N.D. county to pay part of inmate billGREAT FALLS, Mont. (AP) — A yearlong dispute between two counties in neighboring states has come to an end, with officials in North Dakota agreeing to pay part of the hospital bill of a fugitive who was arrested in Montana.
By: Associated Press, The Jamestown Sun
GREAT FALLS, Mont. (AP) — A yearlong dispute between two counties in neighboring states has come to an end, with officials in North Dakota agreeing to pay part of the hospital bill of a fugitive who was arrested in Montana.
The Great Falls Tribune reported that commissioners in Montana’s Cascade County approved the settlement with Burleigh County in North Dakota on Friday.
The dispute began in 2011, when Thomas William Meloy walked into a Great Falls jail and said he was wanted in North Dakota for charges including passing bad checks.
Shortly after he was taken into custody, he began to complain of serious medical issues and was hospitalized, with a bill of about $25,000.
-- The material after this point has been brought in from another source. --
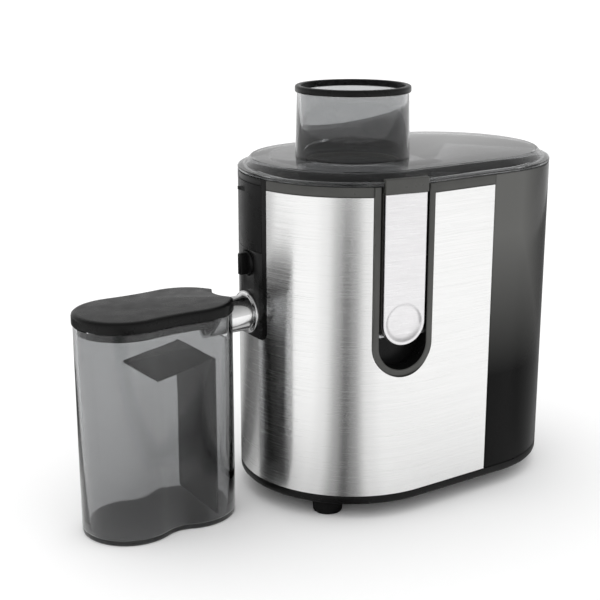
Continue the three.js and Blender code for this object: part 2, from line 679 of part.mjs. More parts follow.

The Montana law says if a person is a fugitive of justice from an out-of-state jurisdiction the cost of holding them, pending extradition, needs to be paid by the out-of-state jurisdiction.
Cascade County Deputy Attorney Carey Ann Shannon said that cost includes medical expenses.
“The statute is available for us, and we certainly made an attempt to try to use it,” Shannon said. “No reason for the local taxpayers to have to foot a bill for somebody who’s not a fugitive here. So we certainly wanted as much contribution to that debt as we could (get).”
When Meloy was taken into custody, he was wanted in several jurisdictions, including Burleigh County. The county had a “no bond” hold on Meloy, meaning they didn’t want him released on bond.
After his hospitalization, Meloy waived extradition and Burleigh County officials drove to pick him up in Great Falls.
Cascade County sent the $24,587 medical and detention bill to Burleigh County officials, but they refused to pay the bill.
Shannon said the officials in North Dakota believed the Montana law was unconstitutional, leading to a year of legal back-and-forth between the two jurisdictions.
Under the settlement agreement, Burleigh County didn’t admit it owed anything, but agreed to pay $9,220 if Cascade County dropped the matter.